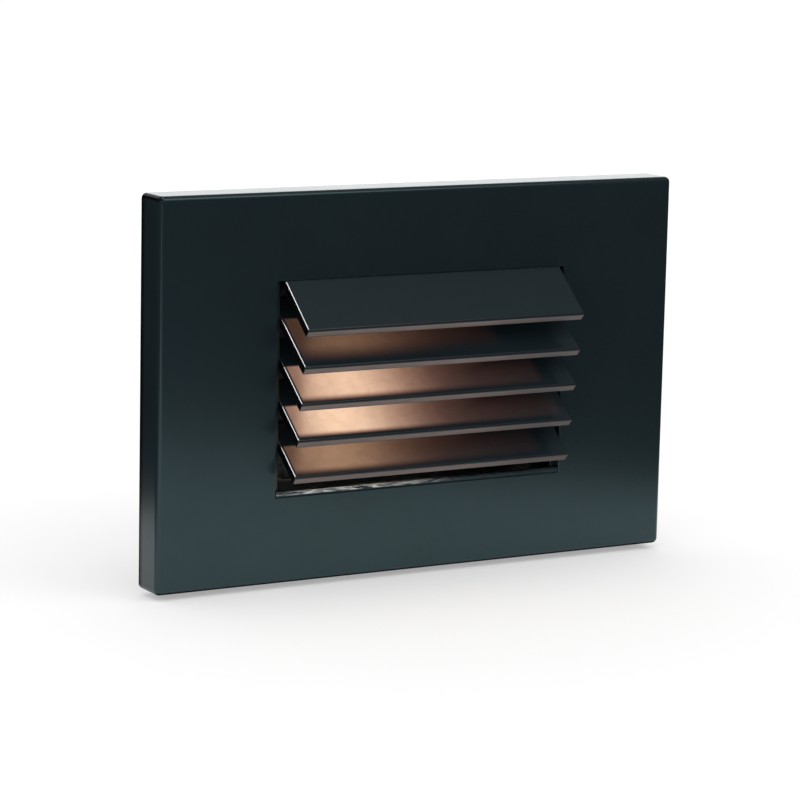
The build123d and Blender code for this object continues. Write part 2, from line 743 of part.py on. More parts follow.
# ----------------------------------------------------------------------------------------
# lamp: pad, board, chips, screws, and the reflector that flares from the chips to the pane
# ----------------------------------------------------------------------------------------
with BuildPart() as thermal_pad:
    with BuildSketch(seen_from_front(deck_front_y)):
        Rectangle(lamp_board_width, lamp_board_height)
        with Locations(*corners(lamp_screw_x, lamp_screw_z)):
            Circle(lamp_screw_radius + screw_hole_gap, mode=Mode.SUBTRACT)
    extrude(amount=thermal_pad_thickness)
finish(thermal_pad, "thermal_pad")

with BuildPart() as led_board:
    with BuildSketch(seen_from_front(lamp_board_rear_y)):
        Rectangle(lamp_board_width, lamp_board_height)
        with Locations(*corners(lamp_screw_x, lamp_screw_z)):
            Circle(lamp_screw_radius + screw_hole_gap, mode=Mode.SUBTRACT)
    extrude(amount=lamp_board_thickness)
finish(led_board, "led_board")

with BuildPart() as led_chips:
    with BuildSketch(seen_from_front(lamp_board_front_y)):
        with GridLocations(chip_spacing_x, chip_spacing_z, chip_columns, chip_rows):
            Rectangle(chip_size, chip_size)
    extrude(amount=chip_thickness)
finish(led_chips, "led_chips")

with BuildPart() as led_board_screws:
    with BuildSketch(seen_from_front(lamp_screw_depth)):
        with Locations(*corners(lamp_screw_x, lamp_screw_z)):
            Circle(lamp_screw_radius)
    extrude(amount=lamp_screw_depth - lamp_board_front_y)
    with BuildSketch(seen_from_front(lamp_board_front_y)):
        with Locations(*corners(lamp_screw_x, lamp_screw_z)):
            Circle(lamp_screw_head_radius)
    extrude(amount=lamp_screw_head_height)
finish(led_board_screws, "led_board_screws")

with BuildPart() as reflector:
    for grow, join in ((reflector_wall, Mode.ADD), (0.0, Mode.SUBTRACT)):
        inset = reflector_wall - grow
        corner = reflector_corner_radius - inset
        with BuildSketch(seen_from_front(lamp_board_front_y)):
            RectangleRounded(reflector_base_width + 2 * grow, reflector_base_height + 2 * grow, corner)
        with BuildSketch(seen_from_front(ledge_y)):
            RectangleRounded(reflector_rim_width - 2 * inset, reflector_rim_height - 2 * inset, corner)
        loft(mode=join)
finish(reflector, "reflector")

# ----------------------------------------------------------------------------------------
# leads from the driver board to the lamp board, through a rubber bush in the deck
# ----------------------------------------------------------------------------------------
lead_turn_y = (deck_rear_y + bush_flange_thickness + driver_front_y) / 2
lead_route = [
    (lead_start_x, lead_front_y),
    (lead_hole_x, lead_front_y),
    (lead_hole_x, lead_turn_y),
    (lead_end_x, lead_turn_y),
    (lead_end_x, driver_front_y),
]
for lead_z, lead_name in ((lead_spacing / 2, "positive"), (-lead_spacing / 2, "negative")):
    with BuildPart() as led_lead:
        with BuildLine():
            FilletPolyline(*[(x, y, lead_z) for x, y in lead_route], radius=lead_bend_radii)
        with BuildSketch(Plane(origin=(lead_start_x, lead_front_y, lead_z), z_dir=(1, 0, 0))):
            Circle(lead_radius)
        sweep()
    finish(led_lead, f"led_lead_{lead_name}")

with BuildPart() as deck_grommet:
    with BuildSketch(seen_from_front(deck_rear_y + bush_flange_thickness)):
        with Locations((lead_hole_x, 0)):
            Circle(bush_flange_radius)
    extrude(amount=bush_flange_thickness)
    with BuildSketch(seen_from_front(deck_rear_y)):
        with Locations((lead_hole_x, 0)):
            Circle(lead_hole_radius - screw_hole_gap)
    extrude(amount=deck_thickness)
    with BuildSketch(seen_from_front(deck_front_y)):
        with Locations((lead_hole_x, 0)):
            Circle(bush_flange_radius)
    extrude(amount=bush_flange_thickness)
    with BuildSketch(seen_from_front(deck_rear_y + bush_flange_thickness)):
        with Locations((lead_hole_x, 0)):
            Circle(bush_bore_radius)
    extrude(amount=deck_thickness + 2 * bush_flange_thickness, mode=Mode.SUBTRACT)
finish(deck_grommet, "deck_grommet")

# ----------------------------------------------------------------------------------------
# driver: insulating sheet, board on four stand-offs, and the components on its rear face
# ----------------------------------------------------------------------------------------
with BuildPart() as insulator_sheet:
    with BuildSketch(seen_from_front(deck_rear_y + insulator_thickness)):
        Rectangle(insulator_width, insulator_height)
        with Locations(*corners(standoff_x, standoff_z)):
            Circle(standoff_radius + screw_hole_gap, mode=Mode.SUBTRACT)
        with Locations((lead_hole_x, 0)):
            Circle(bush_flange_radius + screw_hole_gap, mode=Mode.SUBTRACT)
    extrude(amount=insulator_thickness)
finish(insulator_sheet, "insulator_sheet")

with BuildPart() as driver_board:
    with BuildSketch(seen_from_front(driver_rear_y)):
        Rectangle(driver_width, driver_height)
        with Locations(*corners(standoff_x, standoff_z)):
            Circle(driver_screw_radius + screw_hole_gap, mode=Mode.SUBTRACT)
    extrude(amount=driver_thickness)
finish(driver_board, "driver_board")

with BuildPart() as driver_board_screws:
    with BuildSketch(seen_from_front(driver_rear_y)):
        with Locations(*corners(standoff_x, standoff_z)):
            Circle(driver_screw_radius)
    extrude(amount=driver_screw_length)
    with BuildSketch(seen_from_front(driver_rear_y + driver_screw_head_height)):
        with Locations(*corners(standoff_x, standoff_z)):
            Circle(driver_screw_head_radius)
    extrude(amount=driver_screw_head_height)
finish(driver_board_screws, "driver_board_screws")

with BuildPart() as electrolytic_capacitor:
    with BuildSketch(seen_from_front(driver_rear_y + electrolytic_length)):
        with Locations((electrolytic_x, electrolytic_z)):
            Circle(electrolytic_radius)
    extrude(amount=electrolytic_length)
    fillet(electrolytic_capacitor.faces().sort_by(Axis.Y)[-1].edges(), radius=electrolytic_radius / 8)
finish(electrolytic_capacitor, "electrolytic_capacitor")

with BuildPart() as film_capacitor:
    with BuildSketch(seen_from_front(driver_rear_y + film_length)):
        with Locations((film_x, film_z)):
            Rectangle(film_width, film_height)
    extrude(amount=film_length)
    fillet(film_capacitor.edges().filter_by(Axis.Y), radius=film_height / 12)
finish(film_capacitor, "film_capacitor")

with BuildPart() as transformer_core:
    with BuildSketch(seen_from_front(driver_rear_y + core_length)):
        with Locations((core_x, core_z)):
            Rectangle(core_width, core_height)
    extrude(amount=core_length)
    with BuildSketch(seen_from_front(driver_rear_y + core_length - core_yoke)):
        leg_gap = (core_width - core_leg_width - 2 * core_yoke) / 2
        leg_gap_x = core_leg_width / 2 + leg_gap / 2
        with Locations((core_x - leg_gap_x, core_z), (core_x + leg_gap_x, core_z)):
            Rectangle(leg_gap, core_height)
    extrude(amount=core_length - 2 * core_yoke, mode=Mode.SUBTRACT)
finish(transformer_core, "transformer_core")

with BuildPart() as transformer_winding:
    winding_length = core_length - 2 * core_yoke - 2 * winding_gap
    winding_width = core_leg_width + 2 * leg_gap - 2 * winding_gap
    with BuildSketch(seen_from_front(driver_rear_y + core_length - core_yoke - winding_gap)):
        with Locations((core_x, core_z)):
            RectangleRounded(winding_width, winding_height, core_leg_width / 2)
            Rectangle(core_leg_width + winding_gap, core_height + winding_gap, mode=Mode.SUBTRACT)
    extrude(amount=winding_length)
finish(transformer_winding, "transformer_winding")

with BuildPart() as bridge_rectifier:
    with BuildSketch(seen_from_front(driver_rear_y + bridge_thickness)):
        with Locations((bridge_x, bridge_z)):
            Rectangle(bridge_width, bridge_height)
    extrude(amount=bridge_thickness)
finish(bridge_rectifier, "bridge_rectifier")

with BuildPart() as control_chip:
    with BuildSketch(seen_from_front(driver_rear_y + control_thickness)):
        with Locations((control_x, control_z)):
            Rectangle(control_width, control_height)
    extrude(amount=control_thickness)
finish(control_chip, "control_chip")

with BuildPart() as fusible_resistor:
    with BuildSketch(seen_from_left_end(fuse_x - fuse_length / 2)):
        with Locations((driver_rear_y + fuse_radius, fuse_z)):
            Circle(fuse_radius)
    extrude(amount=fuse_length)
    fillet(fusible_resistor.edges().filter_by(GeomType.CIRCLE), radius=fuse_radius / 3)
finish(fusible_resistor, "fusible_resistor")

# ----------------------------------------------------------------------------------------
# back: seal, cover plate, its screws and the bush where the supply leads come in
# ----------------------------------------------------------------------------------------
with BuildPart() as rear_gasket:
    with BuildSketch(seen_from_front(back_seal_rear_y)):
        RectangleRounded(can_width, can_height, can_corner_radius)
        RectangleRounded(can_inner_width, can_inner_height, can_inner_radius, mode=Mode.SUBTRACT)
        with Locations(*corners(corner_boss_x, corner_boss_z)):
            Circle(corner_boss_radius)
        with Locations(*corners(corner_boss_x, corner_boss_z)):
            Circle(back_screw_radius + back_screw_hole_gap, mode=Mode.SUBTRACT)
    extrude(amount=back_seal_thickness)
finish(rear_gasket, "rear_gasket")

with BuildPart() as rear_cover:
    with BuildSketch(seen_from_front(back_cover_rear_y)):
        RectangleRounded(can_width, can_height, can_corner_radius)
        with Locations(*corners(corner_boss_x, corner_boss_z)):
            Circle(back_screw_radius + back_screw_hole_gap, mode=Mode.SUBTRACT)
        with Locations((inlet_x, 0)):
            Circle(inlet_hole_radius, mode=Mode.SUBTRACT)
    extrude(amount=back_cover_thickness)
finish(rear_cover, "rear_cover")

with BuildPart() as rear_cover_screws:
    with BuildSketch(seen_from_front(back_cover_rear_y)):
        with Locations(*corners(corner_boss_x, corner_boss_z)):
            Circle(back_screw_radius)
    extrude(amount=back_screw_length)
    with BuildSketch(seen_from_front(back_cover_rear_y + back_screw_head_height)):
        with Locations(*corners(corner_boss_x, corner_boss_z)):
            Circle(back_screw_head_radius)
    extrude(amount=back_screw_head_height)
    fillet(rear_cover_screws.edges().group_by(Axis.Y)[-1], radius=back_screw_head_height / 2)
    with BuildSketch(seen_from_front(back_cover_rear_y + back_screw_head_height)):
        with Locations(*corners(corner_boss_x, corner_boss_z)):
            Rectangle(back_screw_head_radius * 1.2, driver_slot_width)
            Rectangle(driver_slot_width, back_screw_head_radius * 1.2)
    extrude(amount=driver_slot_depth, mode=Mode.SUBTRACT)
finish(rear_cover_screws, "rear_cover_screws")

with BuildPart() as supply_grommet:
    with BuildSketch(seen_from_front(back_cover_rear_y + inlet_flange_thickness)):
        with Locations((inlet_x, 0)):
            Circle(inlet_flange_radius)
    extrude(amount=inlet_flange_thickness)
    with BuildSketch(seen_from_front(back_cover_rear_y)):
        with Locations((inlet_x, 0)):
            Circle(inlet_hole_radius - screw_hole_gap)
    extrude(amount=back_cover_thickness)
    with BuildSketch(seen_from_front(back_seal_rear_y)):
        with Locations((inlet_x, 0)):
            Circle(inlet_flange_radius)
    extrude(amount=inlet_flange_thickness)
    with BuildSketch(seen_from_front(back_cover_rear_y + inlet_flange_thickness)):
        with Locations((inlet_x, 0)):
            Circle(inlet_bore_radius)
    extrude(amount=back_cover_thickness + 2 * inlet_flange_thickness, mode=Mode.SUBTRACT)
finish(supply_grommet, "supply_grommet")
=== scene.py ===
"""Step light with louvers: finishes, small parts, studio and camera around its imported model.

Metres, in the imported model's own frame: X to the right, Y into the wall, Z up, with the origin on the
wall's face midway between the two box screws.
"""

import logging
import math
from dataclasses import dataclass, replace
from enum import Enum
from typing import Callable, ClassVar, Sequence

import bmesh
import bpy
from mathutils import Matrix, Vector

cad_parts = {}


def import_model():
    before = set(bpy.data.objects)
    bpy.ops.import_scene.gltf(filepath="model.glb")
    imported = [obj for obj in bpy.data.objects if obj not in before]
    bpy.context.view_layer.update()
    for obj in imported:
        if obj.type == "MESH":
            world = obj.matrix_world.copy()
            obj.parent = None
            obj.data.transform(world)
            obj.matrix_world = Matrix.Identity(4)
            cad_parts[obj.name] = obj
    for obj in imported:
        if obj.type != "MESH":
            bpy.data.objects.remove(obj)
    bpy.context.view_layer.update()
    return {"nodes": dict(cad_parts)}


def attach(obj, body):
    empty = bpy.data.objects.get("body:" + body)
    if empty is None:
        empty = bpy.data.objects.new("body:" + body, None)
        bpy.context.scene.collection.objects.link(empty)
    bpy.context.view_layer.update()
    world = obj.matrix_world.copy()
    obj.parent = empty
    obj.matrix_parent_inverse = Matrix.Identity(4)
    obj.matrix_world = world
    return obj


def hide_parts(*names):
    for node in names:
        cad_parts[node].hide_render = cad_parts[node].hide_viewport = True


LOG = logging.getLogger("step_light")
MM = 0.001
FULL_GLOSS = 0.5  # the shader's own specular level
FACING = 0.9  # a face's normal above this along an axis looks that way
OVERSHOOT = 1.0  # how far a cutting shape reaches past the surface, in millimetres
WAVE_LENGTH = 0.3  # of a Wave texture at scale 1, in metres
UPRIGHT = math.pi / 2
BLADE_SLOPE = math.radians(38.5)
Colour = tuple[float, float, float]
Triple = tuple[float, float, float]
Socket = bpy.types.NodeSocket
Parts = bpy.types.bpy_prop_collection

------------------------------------

-- WHAT TO PRODUCE --
In the listing above, find the line with "extrude(amount=back_cover_thickness + 2" and the line with "obj.matrix_world = Matrix.Identity(4)", then print exactly those lines and every line between them.

-- COMPLETED TASK --
    extrude(amount=back_cover_thickness + 2 * inlet_flange_thickness, mode=Mode.SUBTRACT)
finish(supply_grommet, "supply_grommet")
=== scene.py ===
"""Step light with louvers: finishes, small parts, studio and camera around its imported model.

Metres, in the imported model's own frame: X to the right, Y into the wall, Z up, with the origin on the
wall's face midway between the two box screws.
"""

import logging
import math
from dataclasses import dataclass, replace
from enum import Enum
from typing import Callable, ClassVar, Sequence

import bmesh
import bpy
from mathutils import Matrix, Vector

cad_parts = {}


def import_model():
    before = set(bpy.data.objects)
    bpy.ops.import_scene.gltf(filepath="model.glb")
    imported = [obj for obj in bpy.data.objects if obj not in before]
    bpy.context.view_layer.update()
    for obj in imported:
        if obj.type == "MESH":
            world = obj.matrix_world.copy()
            obj.parent = None
            obj.data.transform(world)
            obj.matrix_world = Matrix.Identity(4)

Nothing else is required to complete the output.